Suddenly, kid instinct was not good enough. It was time for adults - and their governments - to spring to the regulatory challenge. Sunday's honor was at stake.
On Monday, Salem City Council voted unanimously - no surprise there - to move Halloween to Saturday. The official reason: Roanoke and Roanoke County did it first.
The primary reason Roanoke County moved Halloween to Saturday? The city requested it.
Suddenly, in a valley of governments that coexist as well as cobras and mongooses locked together inside a dresser drawer, cooperation prevailed.
Vinton and Botetourt County and Pulaski and Rocky Mount moved Halloween to Saturday.
All fingers pointed to Roanoke.
Indeed, it began in Roanoke, where the city manager and the mayor were inundated with phone inquiries - about a dozen calls - weeks ago from callers unclear when Halloween might be celebrated.
Why did they call? Surely not the school-night quandary. That's happened many times before.
And surely not for religious reasons - it isn't government's job to remove a nuisance from one group's Sabbath and put it on another's.
Surely not because police would have more trouble beefing up patrols on Sunday night than on Saturday?
If they couldn't explain, why did government react?
No matter. It did. Government, needed so badly in so many ways, spoke loudly and firmly and utterly unnecessarily on the Halloween nonissue.
It'll be Saturday, Oct. 30.
Kids, obey government and follow your instincts. Trick-or-treat on Saturday to follow the rules. Trust your instincts and trick-or-treat again on Sunday. Mop up on Monday night, lest a single popcorn ball go unclaimed.

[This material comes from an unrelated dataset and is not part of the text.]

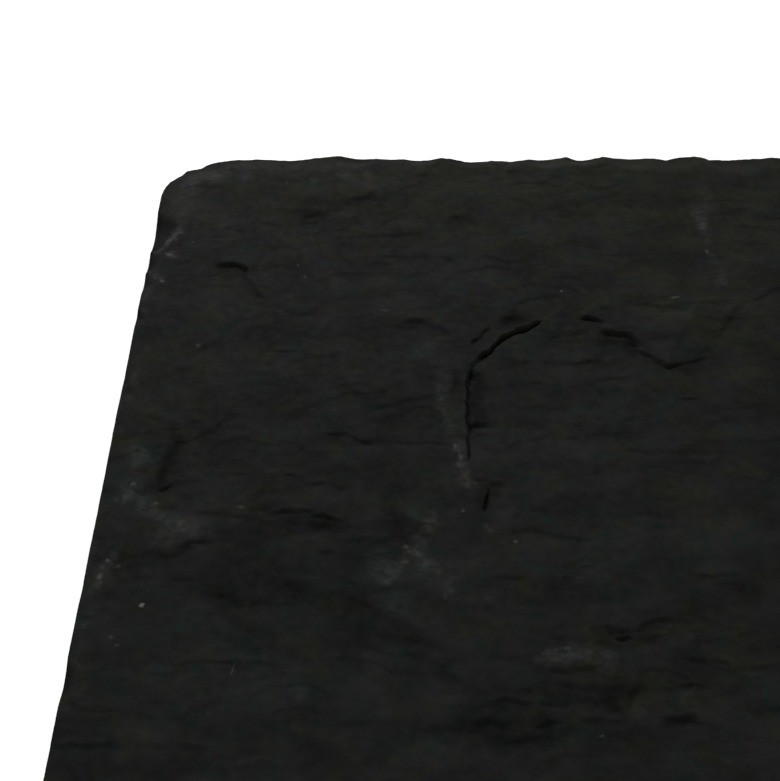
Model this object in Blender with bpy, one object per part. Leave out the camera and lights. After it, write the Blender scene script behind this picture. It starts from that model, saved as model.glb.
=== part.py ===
"""A riven slate slab, modelled as one solid.

The upper face is split along the cleavage of the rock: broad swells, thin
layers that end in ledges, short cracks and a few pits. The two ends are sawn
straight, the long back and front sides are dressed by hand, which leaves
flaked arrises and stepped layers, and the underside is sawn flat.

Sizes are in millimetres until the mesh is made, in metres, with +Z up. The
origin is under the middle of the slab, on the plane that it rests on.
"""

import bmesh
import bpy
import numpy as np

MM = 0.001

# Driving dimensions
LENGTH = 600
DEPTH = 400
THICKNESS = 20
HALF_LENGTH = LENGTH / 2
HALF_DEPTH = DEPTH / 2
DRESSED_EDGE = HALF_DEPTH - 4  # where the dressed sides lie between their bumps

# Relief of the riven face
# Random hills are listed as their size along and across, their height and a seed
SWELLS = [(150, 95, 1.2, 1), (62, 38, 0.6, 2)]
LAYER = 0.45  # thickness of one split layer
LAYER_RISER = 0.07  # share of a layer's width that its riser takes
LAYER_SLOPE = [(90, 45, 2.4, 3), (30, 18, 1.1, 4)]
SPLIT_CLEAN = (48, 30, 1.6, 6)  # where it split into clean layers
GROOVE_WIDTH = 0.8
GROOVE_UNEVEN = (9, 9, 0.8, 17)
END_TAPER = 6  # over this length a ledge fades out at each of its ends

# Scars of the flakes that split off: length, width and depth
LARGE_SCARS = (28, 17, 0.62)
MIDDLE_SCARS = (13, 8, 0.33)
SCAR_RISER = 0.11  # share of a scar's width that the step at its back takes
ROUGH_PATCHES = (62, 38, 0.9, 5)
ROUGH_SPOT = (-84, -140, 50, 26, 0.8)  # the roughest place: middle, half widths, how rough

# How far ledges and scars are pushed about, so that they run unevenly
RAGGED_X = [(9, 8, 1.1, 12), (2.6, 2.4, 0.5, 15)]
RAGGED_Y = [(8, 7, 1.1, 14)]
RAGGED_STEPS = (9, 11, 1.7, 16)
RAGGED_STEP = 0.5
RAGGED_RISER = 0.3
WANDER_X = [(17, 11, 3.0, 11)]
WANDER_Y = [(14, 12, 2.2, 13)]
FLAKE_WANDER_X = [(17, 11, 3.0, 18), (5, 4, 0.8, 19)]
FLAKE_WANDER_Y = [(14, 12, 2.2, 20), (5, 4, 0.7, 23)]

# Broken layers of the dressed sides
SIDE_BUMPS = [(6, 6, 0.5, 31), (2.5, 2.5, 0.3, 32)]
SIDE_LAYERS = [(34, 5.5, 1.6, 41), (11, 2.6, 0.8, 42)]
SIDE_LAYER = 1.1  # how far one broken layer lies inside the next
SIDE_INSET = 1.4  # how far the middle one lies inside the outline
SIDE_LEAN = 0.06  # how much farther in the side lies for each millimetre down
SIDE_RISER = 0.2
SIDE_ROUNDING = 1.5  # the arris rounds over within this depth
SIDE_BLEND = 14  # over this length the layers fade into the flat sawn ends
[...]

And keep an eye on the news. On next week's council agenda: New Year's Day, scheduled for a Saturday, will be relocated to Monday, Dec. 20. Thanksgiving will be moved from Thursday, Nov. 25 to Tuesday, Nov. 23, so it won't conflict with football or choir practice.
And this newspaper, which led you to Fourth of July celebrations on the third of July this year, will petition council to move the Fourth to Wednesday, May 18, next year to avoid the summer heat.